5. Assuming the descendants [see the point above] make sense, I think that authors assumed uniform convergence of OPE while dropping the contribution from the descendants under the $z$ integral. Even if the contribution from the descendants are suppressed before doing the integral over $z$, it does not guarantee that they are still suppressed after doing the integral over $z$, especially when the integral over $\Delta$ involves shifting the contour. In fact, away from the Principal series line, I would really worry about the OPE convergence.

6. There is also a swap of $\Delta$ and $z$ integral. I am not sure why it is justified apriori. Furthemore, the saddle point analysis is done sequentially. In multivariable saddle point analysis, it is important to do an analysis involving two variables simultaneously and then compute the Hessian matrix. Importantly, the Hessian matrix can have off-diagonal elements. Doing the saddle point analysis sequentially amounts to computing the two diagonal elements of this matrix.

7. Later on, when the authors talk about boundary CFT operators with spin, it's not clear whether they talk about $SO(d+1,1)$ or universal cover of Lorentzian conformal group i.e $\widetilde{SO(d,2)}$. In section 5, there is statement of the form \textit{The conformal dimension of the conserved vector operators is $d-1$}. This led me to believe that the authors are talking about Lorentzian conformal group.
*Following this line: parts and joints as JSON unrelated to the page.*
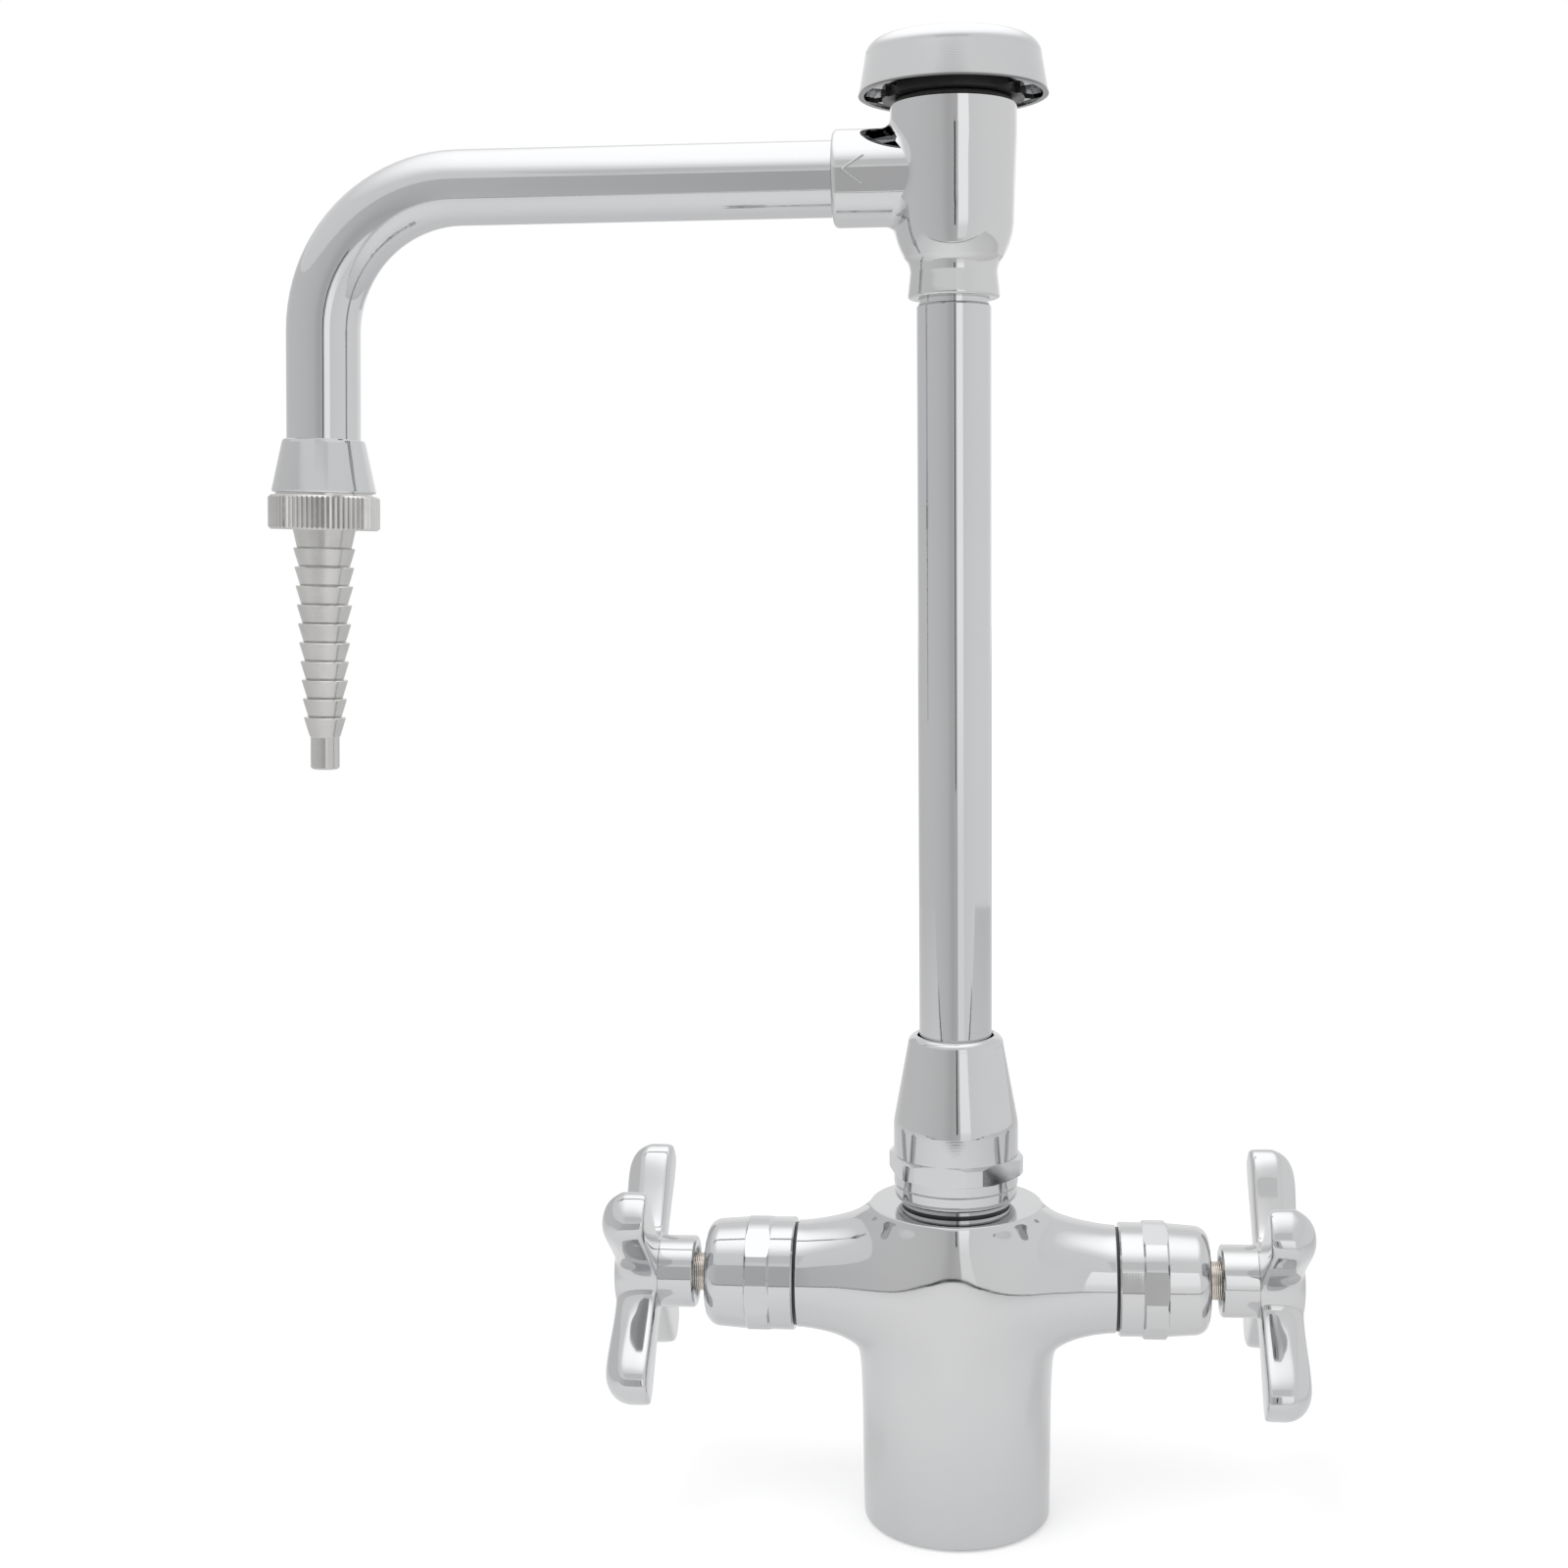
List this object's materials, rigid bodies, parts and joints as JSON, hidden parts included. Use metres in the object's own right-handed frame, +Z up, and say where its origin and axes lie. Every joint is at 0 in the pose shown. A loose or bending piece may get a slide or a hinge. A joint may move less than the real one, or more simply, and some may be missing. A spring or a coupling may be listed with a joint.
{
  "type": "deck mounted laboratory faucet",
  "caption": "Deck-mounted mixing faucet with two cross-handle valves, a swivelling riser, a capped vacuum breaker, a bent spout and a barbed hose end.",
  "frame": {"origin": "centre of the mounting hole in the body's underside, on the deck", "axes": "+Z up along the riser, +X along the right-hand valve, the spout points to -X at rest and the front faces -Y"},
  "size_m": [0.2491, 0.054, 0.3537],
  "materials": {
    "chrome": "polished",
    "dull_nickel": "satin nickel",
    "plain_brass": "machined",
    "black_plastic": "moulded",
    "black_rubber": "moulded",
    "white_packing": "machined",
    "grey_fibre": "moulded",
    "red_index": "moulded",
    "blue_index": "moulded"
  },
  "bodies": {
    "base": {"faucet_body": "chrome", "swivel_adapter": "chrome", "adapter_gasket": "black_plastic", "swivel_nut": "chrome", "left_valve_seat": "plain_brass", "left_valve_sleeve": "plain_brass", "left_bonnet_gasket": "black_plastic", "left_packing": "white_packing", "left_packing_washer": "plain_brass", "left_bonnet_nut": "chrome", "right_valve_seat": "plain_brass", "right_valve_sleeve": "plain_brass", "right_bonnet_gasket": "black_plastic", "right_packing": "white_packing", "right_packing_washer": "plain_brass", "right_bonnet_nut": "chrome"},
    "left_disc": {"left_disc_holder": "plain_brass", "left_seat_washer": "black_rubber", "left_washer_screw": "plain_brass"},
    "left_stem": {"left_spindle": "dull_nickel", "left_handle": "chrome", "left_handle_screw": "dull_nickel", "left_index_button": "red_index"},
    "right_disc": {"right_disc_holder": "plain_brass", "right_seat_washer": "black_rubber", "right_washer_screw": "plain_brass"},
    "right_stem": {"right_spindle": "dull_nickel", "right_handle": "chrome", "right_handle_screw": "dull_nickel", "right_index_button": "blue_index"},
    "spout": {"riser_tube": "chrome", "swivel_bush": "plain_brass", "lower_swivel_ring": "black_rubber", "upper_swivel_ring": "black_rubber", "swivel_washer": "white_packing", "breaker_body": "chrome", "breaker_seat": "plain_brass", "breaker_bonnet": "black_plastic", "bonnet_ring": "black_rubber", "breaker_cap": "chrome", "spout_tube": "chrome", "outlet_adapter": "chrome", "outlet_washer": "grey_fibre", "hose_end": "dull_nickel"},
    "poppet": {"poppet": "white_packing", "poppet_seal": "black_rubber", "vent_seal": "black_rubber"}
  },
  "joints": [
    {"name": "spout_swing", "type": "hinge", "parent": "base", "child": "spout", "pos_m": [0, 0, 0.1], "axis": [0, 0, 1], "continuous": true},
    {"name": "left_lift", "type": "slide", "parent": "base", "child": "left_disc", "axis": [-1, 0, 0], "range_m": [0, 0.0032]},
    {"name": "left_turn", "type": "hinge", "parent": "left_disc", "child": "left_stem", "pos_m": [0, 0, 0.0597], "axis": [-1, 0, 0], "range_deg": [0, 360]},
    {"name": "right_lift", "type": "slide", "parent": "base", "child": "right_disc", "axis": [1, 0, 0], "range_m": [0, 0.0032]},
    {"name": "right_turn", "type": "hinge", "parent": "right_disc", "child": "right_stem", "pos_m": [0, 0, 0.0597], "axis": [1, 0, 0], "range_deg": [0, 360]},
    {"name": "poppet_lift", "type": "slide", "parent": "spout", "child": "poppet", "axis": [0, 0, 1], "range_m": [0, 0.0032]}
  ],
  "couplings": [
    {"joint": "left_lift", "follows": "left_turn", "m_per_rad": 0.00050532},
    {"joint": "right_lift", "follows": "right_turn", "m_per_rad": 0.00050532}
  ]
}
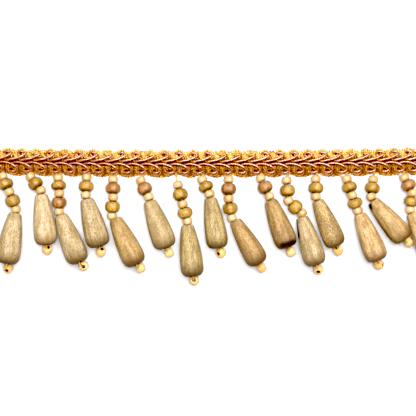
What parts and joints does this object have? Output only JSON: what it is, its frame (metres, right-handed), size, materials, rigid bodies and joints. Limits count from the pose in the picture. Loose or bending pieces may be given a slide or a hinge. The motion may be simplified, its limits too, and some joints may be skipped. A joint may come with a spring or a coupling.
{
  "type": "beaded fringe trim",
  "caption": "Cut length of beaded fringe trim: a braided heading with looped cord chevrons, and strings of turned wooden beads that end in drop-shaped pendants.",
  "frame": {"origin": "middle of the heading's length and middle line, on its flat back face", "axes": "+X along the heading, -Y towards the pendants, +Z out of the face of the trim"},
  "size_m": [0.1997, 0.061, 0.0115],
  "materials": {
    "gold_yarn": "matte",
    "rose_cord": "satin",
    "natural_wood": "satin",
    "olive_wood": "satin",
    "honey_wood": "satin",
    "rose_wood": "satin",
    "pendant_wood": "matte"
  },
  "bodies": {
    "root": {"heading_band": "gold_yarn", "heading_cord_lower": "rose_cord", "heading_cord_upper": "rose_cord", "string_01_large_bead_1": "olive_wood", "string_01_large_bead_2": "olive_wood", "string_01_pendant": "pendant_wood", "string_01_thread_and_small_beads": "natural_wood", "string_02_large_bead_1": "olive_wood", "string_02_pendant": "pendant_wood", "string_02_thread_and_small_beads": "natural_wood", "string_03_large_bead_1": "honey_wood", "string_03_large_bead_2": "rose_wood", "string_03_pendant": "pendant_wood", "string_03_thread_and_small_beads": "natural_wood", "string_04_large_bead_1": "honey_wood", "string_04_pendant": "pendant_wood", "string_04_thread_and_small_beads": "natural_wood", "string_05_large_bead_1": "rose_wood", "string_05_large_bead_2": "honey_wood", "string_05_pendant": "pendant_wood", "string_05_thread_and_small_beads": "natural_wood", "string_06_large_bead_1": "rose_wood", "string_06_pendant": "pendant_wood", "string_06_thread_and_small_beads": "natural_wood", "string_07_large_bead_1": "olive_wood", "string_07_large_bead_2": "honey_wood", "string_07_pendant": "pendant_wood", "string_07_thread_and_small_beads": "natural_wood", "string_08_large_bead_1": "olive_wood", "string_08_pendant": "pendant_wood", "string_08_thread_and_small_beads": "natural_wood", "string_09_large_bead_1": "rose_wood", "string_09_large_bead_2": "olive_wood", "string_09_pendant": "pendant_wood", "string_09_thread_and_small_beads": "natural_wood", "string_10_large_bead_1": "rose_wood", "string_10_pendant": "pendant_wood", "string_10_thread_and_small_beads": "natural_wood", "string_11_large_bead_1": "olive_wood", "string_11_large_bead_2": "honey_wood", "string_11_pendant": "pendant_wood", "string_11_thread_and_small_beads": "natural_wood", "string_12_large_bead_1": "honey_wood", "string_12_pendant": "pendant_wood", "string_12_thread_and_small_beads": "natural_wood", "string_13_large_bead_1": "olive_wood", "string_13_large_bead_2": "honey_wood", "string_13_pendant": "pendant_wood", "string_13_thread_and_small_beads": "natural_wood", "string_14_large_bead_1": "olive_wood", "string_14_pendant": "pendant_wood", "string_14_thread_and_small_beads": "natural_wood", "string_15_large_bead_1": "rose_wood", "string_15_large_bead_2": "olive_wood", "string_15_pendant": "pendant_wood", "string_15_thread_and_small_beads": "natural_wood"}
  },
  "joints": []
}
Is it correct?

It would be nice to make some comments regarding the points raised in the report.

This paper studied the OPEs of vertex operators in a string worldsheet theory in AdS space. Under the AdS/CFT correspondence, the vertex operators in the worldsheet CFT correspond to single trace operators in the dual boundary CFT. The main results include:

1. Derivation of relations between the OPE coefficients in the worldsheet CFT and those in the dual boundary CFT, extending the results of reference [1] to spinning operators.

2. Verification of these results against the worldsheet correlators in the AdS3/CFT2 correspondence in reference [8].

This paper is well-written and presents new results. I recommend it for publication.